What I've Finished Reading

The Return of the Continental Op is five short stories by Dashiell Hammett , told by and about a nameless operative for the Continental Detective Agency. I really like Hammett’s first person here: short punchy similes, sardonically understated re-statements, “I lied” as dialogue tag. The Op is at his best when he’s castigating criminals, or watching them castigate each other, for being shit at crime. It’s a very specific form of satisfaction. In one story, he gets through twelve perfectly good reasons for why the elaborate set-up was a bad plan from the start before deciding he’s too thirsty to keep going. It usually happens some time after the Op has suffered some bodily trauma, since the Op gets knocked out constantly. Knocked on the head and thrown into the Bay, knocked on the head and beaten half to death, just plain knocked on the head. My Dell paperback edition (complete with crime map on back cover) is falling apart in my hands, and so cheaply printed that some of the pages have a blurry 3-D effect, so I won’t be keeping this one around, but it’s no fault of Dashiell Hammett’s.

Peril at End House was almost too overstuffed with Poirotisms, but what am I talking about? There's no such thing. Is there? Apparently I'm of two minds. On the one hand, it gets laid on a bit thicker in this book than in some of the others. On the other - well, the other hand is just the same sentence with "and it's great!" appended. Hastings and Poirot bicker about breakfast and modernity; Hastings takes great pleasure in describing the peculiarities of his friend to outsiders. This one is fast, fun, and a little crazy, but in the best Agatha Christie tradition rather than the worst. Nick Buckley, the hapless "modern" near-murder victim who charms Hastings and dismays Poirot with her disorderly ways, is a standout character from beginning to end. In the end, the mystery grows so dense that only a fake seance can dispel it. When in doubt, hold a fake seance!

What I'm Reading Now

I've started P. D. James' Death of an Expert Witness. I've read two P.D. James books a while ago, which I admired but didn't quite love - James leans more toward the disquieting end of the puzzle-horror continuum and -- I was about to say I like my murder stories to have less in common with actual murder, but that isn't always the case. I tried to read a couple of other books by James off and on, but wasn't able to keep my attention on them for some reason. I'm guardedly optimistic about this one.

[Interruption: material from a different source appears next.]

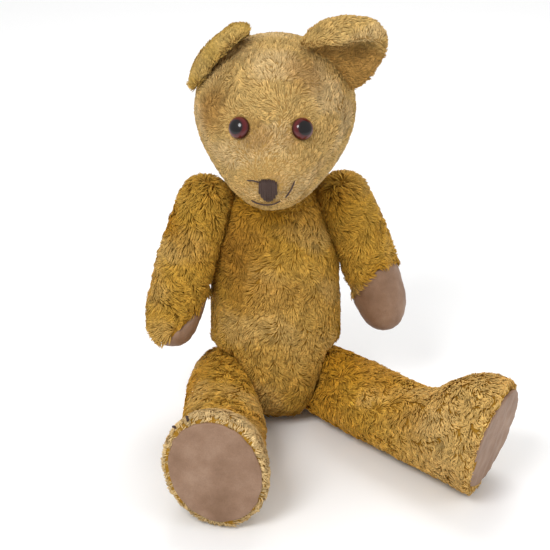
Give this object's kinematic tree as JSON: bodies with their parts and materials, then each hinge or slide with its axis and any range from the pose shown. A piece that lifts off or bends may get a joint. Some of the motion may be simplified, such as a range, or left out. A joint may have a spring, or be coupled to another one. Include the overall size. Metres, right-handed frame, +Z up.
{
  "type": "jointed teddy bear",
  "caption": "Seated jointed teddy bear in worn golden mohair plush, with glass eyes, stitched nose and mouth, leathercloth pads and cotter-pin joints at neck, shoulders and hips.",
  "frame": {"origin": "centre of the small flat under the torso that the bear sits on", "axes": "+Z up, the bear faces -Y, its left side is +X"},
  "size_m": [0.2651, 0.2374, 0.3216],
  "materials": {
    "golden_plush": "worn golden mohair pile",
    "faded_plush": "faded, matted mohair pile",
    "leathercloth": "matt coated cloth",
    "wood_wool": "packed wood shavings",
    "card": "plain",
    "hardboard": "pressed fibre",
    "steel": "plain",
    "eye_glass": "glossy, dark red with a black pupil",
    "thread": "dark brown embroidery thread"
  },
  "bodies": {
    "torso": {"body_skin": "golden_plush", "body_stuffing": "wood_wool", "neck_body_disc": "hardboard", "neck_body_washer": "steel", "left_shoulder_body_disc": "hardboard", "left_shoulder_body_washer": "steel", "right_shoulder_body_disc": "hardboard", "right_shoulder_body_washer": "steel", "left_hip_body_disc": "hardboard", "left_hip_body_washer": "steel", "right_hip_body_disc": "hardboard", "right_hip_body_washer": "steel"},
    "head": {"head_skin": "faded_plush", "head_stuffing": "wood_wool", "left_ear": "faded_plush", "right_ear": "faded_plush", "left_eye_glass": "eye_glass", "right_eye_glass": "eye_glass", "left_eye_wire": "steel", "right_eye_wire": "steel", "nose_stitching": "thread", "mouth_stitch": "thread", "neck_head_disc": "hardboard", "neck_head_washer": "steel", "neck_cotter_pin": "steel"},
    "left_arm": {"left_arm_skin": "golden_plush", "left_arm_stuffing": "wood_wool", "left_paw_pad": "leathercloth", "left_shoulder_arm_disc": "hardboard", "left_shoulder_arm_washer": "steel", "left_shoulder_cotter_pin": "steel"},
    "left_leg": {"left_leg_skin": "golden_plush", "left_leg_stuffing": "wood_wool", "left_foot_pad": "leathercloth", "left_insole": "card", "left_hip_leg_disc": "hardboard", "left_hip_leg_washer": "steel", "left_hip_cotter_pin": "steel"},
    "right_arm": {"right_arm_skin": "golden_plush", "right_arm_stuffing": "wood_wool", "right_paw_pad": "leathercloth", "right_shoulder_arm_disc": "hardboard", "right_shoulder_arm_washer": "steel", "right_shoulder_cotter_pin": "steel"},
    "right_leg": {"right_leg_skin": "golden_plush", "right_leg_stuffing": "wood_wool", "right_foot_pad": "leathercloth", "right_insole": "card", "right_claw_stitch_1": "thread", "right_claw_stitch_2": "thread", "right_hip_leg_disc": "hardboard", "right_hip_leg_washer": "steel", "right_hip_cotter_pin": "steel"}
  },
  "joints": [
    {"name": "neck", "type": "hinge", "parent": "torso", "child": "head", "pos_m": [0, 0.014, 0.1868], "axis": [0, -0.1564, 0.9877], "range_deg": [-180, 180]},
    {"name": "left_shoulder", "type": "hinge", "parent": "torso", "child": "left_arm", "pos_m": [0.0385, 0.012, 0.1585], "axis": [-0.9375, 0.0985, -0.3338], "range_deg": [-110, 85]},
    {"name": "right_shoulder", "type": "hinge", "parent": "torso", "child": "right_arm", "pos_m": [-0.0385, 0.012, 0.1585], "axis": [-0.9375, -0.0985, 0.3338], "range_deg": [-110, 85]},
    {"name": "left_hip", "type": "hinge", "parent": "torso", "child": "left_leg", "pos_m": [0.024, -0.017, 0.0335], "axis": [0.8937, 0.3253, -0.309], "range_deg": [-12, 76]},
    {"name": "right_hip", "type": "hinge", "parent": "torso", "child": "right_leg", "pos_m": [-0.024, -0.01, 0.0335], "axis": [0.9418, 0.1324, 0.309], "range_deg": [-12, 76]}
  ]
}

It starts with a late-night call to a forensic pathologist, who reflects briefly on his unhappy middle age before setting off to work. Then the pathologist's daughter reflects a little on her parent's unhappy marriage. That's a lot of unhappiness for the first ten pages, when we haven't even met the corpse yet. But I like this pathologist. He couldn't hack it as a doctor for the living, so he's trying to do his best by the dead.

What I Plan to Read Next

It's all a mystery! Either Christie or not-Christie, depending on whether the library has Thirteen Problems. I keep forgetting to check.